Look below for the line containing "under the spout"; from there through the line containing "obj.parent = None", both lines included, please set down each line exactly and nothing else.

▶ DATASET EXTRACT
───
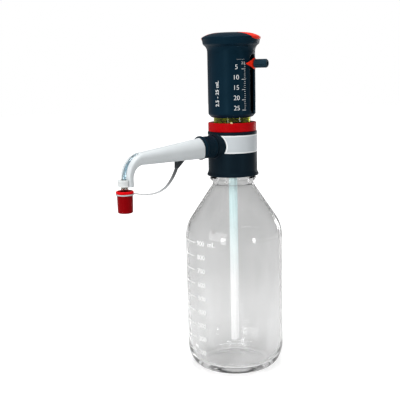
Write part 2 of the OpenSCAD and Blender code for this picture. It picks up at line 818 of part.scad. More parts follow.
// Valve body that guides the ball and clamps under the union nut
module outlet_valve() {
    nose = arm_root + 6;
    color("white") along_outlet() difference() {
        turned([
            [0, seat_face + hair], [chamber_d / 2 - hair, seat_face + hair],
            [chamber_d / 2 - hair, flange_back], [outlet_stub_d / 2 - 0.2, flange_back],
            [outlet_stub_d / 2 - 0.2, flange_back + valve_flange_t],
            [5, flange_back + valve_flange_t], [5, nose], [0, nose]
        ]);
        bar(outlet_ball_d / 2 + 0.1, seat_face - over, spring_end);
        bar(tube_bore / 2, spring_end - over, nose + over);
        bar(tube_d / 2 + hair, arm_root - 2, nose + over);
    }
}

// Sealing ring in the end of the outlet's stub
module outlet_o_ring() {
    color([0.1, 0.1, 0.1]) along_outlet() translate([0, 0, outlet_stub_end - o_ring_section_r])
        rotate_extrude() translate([o_ring_r, 0]) circle(r = o_ring_section_r, $fn = 24);
}

// Ribbed union nut that holds the spout
module union_nut() {
    r = nut_d / 2;
    bore_r = outlet_stub_d / 2 + run;
    hole_r = arm_spigot_r + run;
    ribs = 40;
    color([0.07, 0.12, 0.18]) along_outlet() difference() {
        turned([
            [bore_r, nut_back], [r - 0.9, nut_back], [r - 0.5, nut_back + 0.5], [r - 0.5, nut_back + 1.6],
            [r, nut_back + 2], [r, nut_front - 2], [r + 0.6, nut_front - 1.6], [r + 0.6, nut_front - 0.6],
            [r, nut_front], [hole_r, nut_front], [hole_r, nut_front - nut_flange_t],
            [bore_r, nut_front - nut_flange_t]
        ]);
        for (i = [0:ribs - 1]) rotate([0, 0, 360 / ribs * i])
            translate([r + 0.25, 0, nut_back + 2.4]) cylinder(d = 0.9, h = nut_l - 5, $fn = 16);
    }
}

arm_spigot_r = 7.6;

// Section of the spout between an upper and a lower point of its outline, w wide.
// The upper side is an arch whose exponent runs from a pointed one to a flat one.
function section(top, foot, w, power) =
    let (
        mid = (top + foot) / 2,
        half_h = norm(top - foot) / 2,
        up = (top - foot) / norm(top - foot),
        crown = [for (i = [0:13]) let (c = cos(180 * i / 14))
            [w / 2 * c, half_h * pow(1 - pow(abs(c), power), 1 / power)]],
        belly = [for (i = [0:13]) let (c = cos(180 * i / 14))
            [-w / 2 * c, -half_h * pow(1 - pow(abs(c), 4.5), 1 / 4.5)]]
    )
    [for (p = concat(crown, belly)) [-(mid + up * p[1])[0], p[0], (mid + up * p[1])[1]]];

// Upper and lower line of the elbow at a turn from 0, level, to 90, straight down
function elbow_top(turn) = elbow_out + elbow_out_r * [sin(turn), cos(turn)];
function elbow_foot(turn) = elbow_in + elbow_in_r * [sin(turn), cos(turn)];

// Section of the open channel: half round at the bottom, straight towards the mouth at +X
module channel_section() {
    r = channel_w / 2 + hair;
    polygon(concat(arc([0, 0], r, 90, 270, 12), [[8, -r], [8, r]]));
}

// Open channel that takes the discharge tube round the elbow and down to the nozzle
module tube_channel() {
    r = channel_w / 2;
    bend_z = outlet_z - tube_bend_r;
    along_outlet() bar(r, arm_root, bend_u);
    translate([-bend_u, 0, bend_z]) rotate([90, 0, 0]) {
        rotate_extrude(angle = channel_start + 2, start = 90) translate([tube_bend_r, 0]) circle(r = r, $fn = 32);
        rotate_extrude(angle = 91 - channel_start, start = 90 + channel_start)
            translate([tube_bend_r, 0]) channel_section();
    }
    translate([-nozzle_reach, 0, arm_end_z - over]) rotate([0, 0, 180])
        linear_extrude(bend_z - arm_end_z + over) channel_section();
}

// Spout: a tapering arm with an elbow, whose outer side is an open channel for the discharge tube
module discharge_arm() {
    root_top = [arm_root, outlet_z + arm_root_h / 2 - 0.4];
    root_foot = [arm_root, outlet_z - arm_root_h / 2 + 0.1];
    straight = [for (i = [0:5]) let (k = i / 6) section(
        root_top + (elbow_top(0) - root_top) * k, root_foot + (elbow_foot(0) - root_foot) * k,
        arm_root_w + (elbow_w - arm_root_w) * k, 1.7 + 0.7 * k)];
    elbow = [for (t = [0:7.5:90]) section(
        elbow_top(t), elbow_foot(t), elbow_w + (arm_end_w - elbow_w) * t / 90, 2.4 + 2.6 * t / 90)];
    end = section([lip_u, arm_end_z], [lip_u - elbow_back, arm_end_z], arm_end_w, 5);
    color([0.86, 0.88, 0.89]) difference() {
        union() {
            skin(concat(straight, elbow, [end]));
            along_outlet() bar(arm_spigot_r, nut_front - nut_flange_t, arm_root + over);
        }
        along_outlet() bar(5 + hair, nut_front - nut_flange_t - over, arm_root + 6 + hair);
        at_nozzle() bar(nozzle_d / 2 + hair, arm_end_z - over, arm_end_z + nozzle_socket_h);
        tube_channel();
    }
}

// Clear tube from the outlet valve through the spout and round the elbow to the nozzle
module discharge_tube() {
    r = tube_d / 2;
    end_z = arm_end_z - 1.5;
    bend_z = outlet_z - tube_bend_r;
    color([0.8, 0.9, 0.95, 0.6]) difference() {
        union() {
            along_outlet() bar(r, arm_root - 1.9, bend_u);
            translate([-bend_u, 0, bend_z]) rotate([90, 0, 0])
                rotate_extrude(angle = 90, start = 90) translate([tube_bend_r, 0]) circle(r = r, $fn = 32);
            at_nozzle() bar(r, end_z, bend_z);
        }
        along_outlet() bar(tube_bore / 2, arm_root - 1.9 - over, bend_u);
        translate([-bend_u, 0, bend_z]) rotate([90, 0, 0])
            rotate_extrude(angle = 90, start = 90) translate([tube_bend_r, 0]) circle(d = tube_bore, $fn = 32);
        at_nozzle() bar(tube_bore / 2, end_z - over, bend_z);
    }
}

// Ribbed half collar that clips the nozzle to the spout's end
module nozzle_collar() {
    r = arm_end_w / 2 - 0.1;
    foot = arm_end_z + 0.5;
    top = arm_end_z + nozzle_socket_h - 0.3;
    color([0.9, 0.91, 0.92]) at_nozzle() difference() {
        turned([
            [nozzle_d / 2 + hair, foot], [r - 0.4, foot], [r, foot + 0.4], [r, top - 0.4],
            [r - 0.4, top], [nozzle_d / 2 + hair, top]
        ]);
        translate([nozzle_reach - lip_u - hair, -r - over, foot - over])
            cube([2 * r, 2 * r + 2 * over, top - foot + 2 * over]);
        for (i = [-7:7]) rotate([0, 0, 180 + 11 * i])
            translate([r + 0.2, 0, foot + 0.8]) cylinder(d = 0.7, h = top, $fn = 16);
    }
}

// Nozzle that the cap is pushed on
module nozzle() {
    r = nozzle_d / 2;
    top = arm_end_z + nozzle_socket_h - hair;
    color([0.85, 0.9, 0.92, 0.7]) at_nozzle() difference() {
        turned([
            [0, nozzle_foot_z], [r - 1.5, nozzle_foot_z], [r, nozzle_foot_z + 6], [r, top], [0, top]
        ]);
        bar(tube_bore / 2, nozzle_foot_z - over, top + over);
        bar(tube_d / 2 + hair, arm_end_z - 1.5 - hair, top + over);
    }
}

// ---- Nozzle cap and tether ----

// Push-on cap with a funnel mouth and a rounded flange
module nozzle_cap() {
    flange_r = tip_cap_flange_d / 2;
    body_r = tip_cap_d / 2;
    top = cap_top_z;
    foot = cap_foot_z;
    color([0.6, 0.02, 0.07]) at_nozzle() turned([
        [0, foot], [body_r - 1.2, foot], [body_r - 0.4, foot + 0.8], [body_r, top - flange_h - ring_h - 3],
        [body_r, top - flange_h], [flange_r - 0.6, top - flange_h], [flange_r, top - flange_h + 0.6],
        [flange_r, top - 0.8], [flange_r - 0.7, top], [cap_bore_r + 3, top],
        [cap_bore_r, top - 4.4], [cap_bore_r, foot + 2], [0, foot + 2]
    ]);
}

// Ring of the tether, under the cap's flange
module tether_ring() {
    color([0.72, 0.73, 0.74]) at_nozzle()
        tube(ring_r, tip_cap_d / 2 + hair, ring_z, ring_z + ring_h);
}

// Direction of the strap's route at a point, from its neighbours
function heading(i) =
    let (
        a = strap_route[max(0, i - 1)],
        b = strap_route[min(len(strap_route) - 1, i + 1)]
    )
    (b - a) / norm(b - a);

// Flat strap between the ring and the anchor, with rounded edges
module tether_strap() {
    sides = 8;
    color([0.6, 0.62, 0.64]) skin([for (i = [0:len(strap_route) - 1])
        let (p = strap_route[i], d = i == 0 ? [-1, 0] : heading(i), n = [-d[1], d[0]])
        [for (j = [0:sides - 1])
            let (a = 360 * (j + 0.5) / sides, across = n * strap_t / 2 * sin(a) / sin(67.5))
            [-(p + across)[0], strap_w / 2 * cos(a) / cos(22.5), outlet_z + (p + across)[1]]]
    ]);
}

// Underside of the spout at a distance from the axis
function arm_foot_z(u) =
    let (root = outlet_z - arm_root_h / 2 + 0.1, k = (u - arm_root) / (elbow_in[0] - arm_root))
    root + (elbow_in[1] + elbow_in_r - root) * k;

// Wedge that holds the strap under the spout
module tether_anchor() {
    u1 = anchor_tip[0] - anchor_l;
    u2 = anchor_tip[0] + 0.4;
    color([0.3, 0.31, 0.33]) translate([0, strap_w / 2 + 0.3, 0]) rotate([90, 0, 0])
        linear_extrude(strap_w + 0.6) polygon([
            [-u1, arm_foot_z(u1) - hair], [-u2, arm_foot_z(u2) - hair],
            [-u2 - 0.2, outlet_z + anchor_tip[1] + 0.2], [-u2 + 2.2, outlet_z + anchor_tip[1] + 0.5]
        ]);
}

bottle();
neck_seal();
valve_block();
printed_band();
vent_plug();
inlet_valve();
inlet_ball();
filling_tube_upper();
filling_tube_lower();
dosing_cylinder();
guard_sleeve();
stop_collar();
lock_ring();
index_pip();
piston();
piston_seal();
housing();
top_cap();
grip_pad_front();
grip_pad_rear();
pointer();
pointer_slider();
clamp_knob();
clamp_stud();
outlet_seat();
outlet_ball();
outlet_spring();
outlet_valve();
outlet_o_ring();
union_nut();
discharge_arm();
discharge_tube();
nozzle_collar();
nozzle();
nozzle_cap();
tether_ring();
tether_strap();
tether_anchor();
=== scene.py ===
"""Camera, light, finishes and fine surfaces of a bottle top dispenser.

Sizes are in millimetres until a mesh is made, and Blender's objects are in metres.
Z is up from the bottle's foot and the spout points along -X. The plunger stands
lifted by the smallest dose, as it does just before that dose is pressed out.
"""

from __future__ import annotations

import logging
import math
from dataclasses import dataclass, field
from enum import Enum
from typing import Callable, Protocol, Sequence

import bmesh
import bpy
import numpy as np
from mathutils import Matrix

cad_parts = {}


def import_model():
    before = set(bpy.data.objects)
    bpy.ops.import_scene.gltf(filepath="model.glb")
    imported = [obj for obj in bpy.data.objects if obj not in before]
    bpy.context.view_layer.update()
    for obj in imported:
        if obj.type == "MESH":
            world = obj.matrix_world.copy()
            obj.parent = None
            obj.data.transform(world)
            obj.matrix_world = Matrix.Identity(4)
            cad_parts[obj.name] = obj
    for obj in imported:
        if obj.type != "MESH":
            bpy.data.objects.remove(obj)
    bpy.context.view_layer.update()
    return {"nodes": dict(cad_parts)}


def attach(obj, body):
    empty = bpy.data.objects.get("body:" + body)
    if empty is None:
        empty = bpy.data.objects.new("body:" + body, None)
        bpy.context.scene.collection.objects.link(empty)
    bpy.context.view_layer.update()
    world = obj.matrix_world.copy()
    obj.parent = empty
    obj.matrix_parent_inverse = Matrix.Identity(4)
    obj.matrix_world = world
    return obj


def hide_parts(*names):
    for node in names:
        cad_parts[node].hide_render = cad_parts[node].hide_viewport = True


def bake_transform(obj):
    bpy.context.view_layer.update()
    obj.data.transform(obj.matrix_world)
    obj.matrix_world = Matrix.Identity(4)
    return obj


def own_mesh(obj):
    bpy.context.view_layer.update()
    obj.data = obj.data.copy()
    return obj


Array = np.ndarray
Pair = tuple[float, float]
Triple = tuple[float, float, float]
Colour = Triple
Socket = bpy.types.NodeSocket
Level = float | Socket
Piece = bpy.types.Object

MM = 0.001
GLYPH_EXTRUDE = 0.02
MERGE = 2e-6
NO_LENGTH = 1e-7
LOG = logging.getLogger("dispenser")


class Axis(Enum):
    """Axis along which a colour changes."""

    X = "X"
    Z = "Z"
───
▶ EXERCISE ANSWER
// Wedge that holds the strap under the spout
module tether_anchor() {
    u1 = anchor_tip[0] - anchor_l;
    u2 = anchor_tip[0] + 0.4;
    color([0.3, 0.31, 0.33]) translate([0, strap_w / 2 + 0.3, 0]) rotate([90, 0, 0])
        linear_extrude(strap_w + 0.6) polygon([
            [-u1, arm_foot_z(u1) - hair], [-u2, arm_foot_z(u2) - hair],
            [-u2 - 0.2, outlet_z + anchor_tip[1] + 0.2], [-u2 + 2.2, outlet_z + anchor_tip[1] + 0.5]
        ]);
}

bottle();
neck_seal();
valve_block();
printed_band();
vent_plug();
inlet_valve();
inlet_ball();
filling_tube_upper();
filling_tube_lower();
dosing_cylinder();
guard_sleeve();
stop_collar();
lock_ring();
index_pip();
piston();
piston_seal();
housing();
top_cap();
grip_pad_front();
grip_pad_rear();
pointer();
pointer_slider();
clamp_knob();
clamp_stud();
outlet_seat();
outlet_ball();
outlet_spring();
outlet_valve();
outlet_o_ring();
union_nut();
discharge_arm();
discharge_tube();
nozzle_collar();
nozzle();
nozzle_cap();
tether_ring();
tether_strap();
tether_anchor();
=== scene.py ===
"""Camera, light, finishes and fine surfaces of a bottle top dispenser.

Sizes are in millimetres until a mesh is made, and Blender's objects are in metres.
Z is up from the bottle's foot and the spout points along -X. The plunger stands
lifted by the smallest dose, as it does just before that dose is pressed out.
"""

from __future__ import annotations

import logging
import math
from dataclasses import dataclass, field
from enum import Enum
from typing import Callable, Protocol, Sequence

import bmesh
import bpy
import numpy as np
from mathutils import Matrix

cad_parts = {}


def import_model():
    before = set(bpy.data.objects)
    bpy.ops.import_scene.gltf(filepath="model.glb")
    imported = [obj for obj in bpy.data.objects if obj not in before]
    bpy.context.view_layer.update()
    for obj in imported:
        if obj.type == "MESH":
            world = obj.matrix_world.copy()
            obj.parent = None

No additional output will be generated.